University of Washington
The NW CASC is hosted by the University of Washington Climate Impacts Group, the lead applied climate science enterprise in the Northwest. With over two decades of experience developing, delivering and supporting the use of applied climate science, the Climate Impacts Group provides insights to NW CASC leadership about regional science needs and effective strategies for connecting climate science and decision making. The University of Washington provides the NW CASC access to world-class natural and social science research programs and to the largest College of the Environment in the country.
Washington State University
Washington State University (WSU) is home to the Center for Environmental Research, Education, and Outreach (CEREO), an active network of faculty, staff and students working to resolve environmental issues through collaborative partnerships.
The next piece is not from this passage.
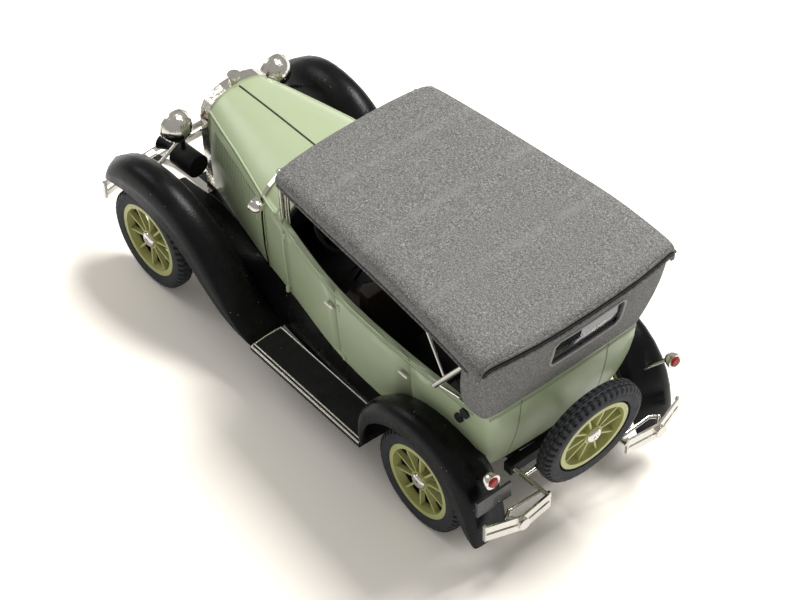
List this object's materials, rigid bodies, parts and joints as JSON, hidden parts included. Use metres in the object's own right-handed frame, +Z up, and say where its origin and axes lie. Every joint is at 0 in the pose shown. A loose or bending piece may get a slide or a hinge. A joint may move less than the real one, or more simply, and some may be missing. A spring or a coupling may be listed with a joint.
{
  "type": "scale model touring car",
  "caption": "Die-cast scale model of a four-door touring car with its textured top up, spare wheel on the back, bright bumpers and free-turning wheels.",
  "frame": {"origin": "on the ground, under the middle of the overall length and on the centre plane", "axes": "+X to the front of the car, +Y to its left, +Z up"},
  "size_m": [0.0927, 0.038, 0.0429],
  "materials": {
    "body_paint": "sage green satin paint",
    "wheel_paint": "olive yellow paint",
    "black_paint": "satin black paint",
    "black_plastic": "matt black plastic",
    "top_plastic": "grained grey brown plastic",
    "bright_metal": "bright nickel plate",
    "steel": "plain steel",
    "rubber": "tyre rubber",
    "clear": "clear plastic",
    "red_clear": "red clear plastic",
    "plate_print": "printed plate"
  },
  "bodies": {
    "car": {"chassis_frame": "black_plastic", "chassis_plate": "black_plastic", "engine_and_gearbox": "black_plastic", "exhaust": "black_plastic", "leaf_springs": "black_plastic", "front_axle": "steel", "rear_axle": "steel", "bonnet": "body_paint", "body_tub": "body_paint", "interior_lining": "black_plastic", "dashboard": "black_plastic", "front_seat": "black_plastic", "rear_seat": "black_plastic", "steering_wheel": "black_plastic", "gear_levers": "black_plastic", "radiator_shell": "bright_metal", "radiator_core": "black_plastic", "headlamps": "bright_metal", "headlamp_lenses": "clear", "headlamp_bar": "bright_metal", "horn": "black_plastic", "cowl_lamps": "bright_metal", "cowl_band": "bright_metal", "windscreen_frame": "bright_metal", "windscreen_glass": "clear", "roof": "top_plastic", "rear_curtain": "top_plastic", "rear_window_glass": "clear", "roof_irons": "bright_metal", "roof_saddles": "black_plastic", "door_handles": "bright_metal", "door_hinges": "body_paint", "front_fenders": "black_paint", "rear_fenders": "black_paint", "splash_aprons": "black_paint", "running_boards": "black_paint", "running_board_mats": "black_plastic", "front_bumper": "bright_metal", "rear_bumpers": "bright_metal", "tail_lamps": "bright_metal", "tail_lamp_lenses": "red_clear", "number_plate": "plate_print", "spare_carrier": "black_paint", "spare_wheel": "wheel_paint", "spare_tyre": "rubber"},
    "wheel_front_left": {"wheel_front_left": "wheel_paint", "tyre_front_left": "rubber"},
    "wheel_front_right": {"wheel_front_right": "wheel_paint", "tyre_front_right": "rubber"},
    "wheel_rear_left": {"wheel_rear_left": "wheel_paint", "tyre_rear_left": "rubber"},
    "wheel_rear_right": {"wheel_rear_right": "wheel_paint", "tyre_rear_right": "rubber"}
  },
  "joints": [
    {"name": "front_left_wheel_spin", "type": "hinge", "parent": "car", "child": "wheel_front_left", "pos_m": [0.03258, 0.016, 0.00825], "axis": [0, 1, 0], "continuous": true},
    {"name": "front_right_wheel_spin", "type": "hinge", "parent": "car", "child": "wheel_front_right", "pos_m": [0.03258, -0.016, 0.00825], "axis": [0, 1, 0], "continuous": true},
    {"name": "rear_left_wheel_spin", "type": "hinge", "parent": "car", "child": "wheel_rear_left", "pos_m": [-0.02852, 0.016, 0.00825], "axis": [0, 1, 0], "continuous": true},
    {"name": "rear_right_wheel_spin", "type": "hinge", "parent": "car", "child": "wheel_rear_right", "pos_m": [-0.02852, -0.016, 0.00825], "axis": [0, 1, 0], "continuous": true}
  ]
}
CEREO supports transdisciplinary research projects that use stakeholder engagement to produce actionable science for climate adaptation, focusing on water and agriculture; fire, insect outbreaks, drought and erosion; and resource allocation for food, energy and water. As part of the NW CASC consortium, WSU connects the NW CASC with opportunities for collaborating with a network of organizations, scientists and conservation practitioners working together to advance regional climate resilience.
Western Washington University
Western Washington University (WWU) is home to one of the country’s oldest environmental colleges, long recognized for its practical and collaborative approaches to solving complex environmental challenges. WWU brings expertise in sea level rise, coastal processes, geomorphology and estuarine ecology, as well as connections to partnerships such as the Skagit Climate Change Consortium, which brings together scientists, residents and managers to reduce the vulnerability of human communities and ecosystems in the Skagit River basin to climate change impacts.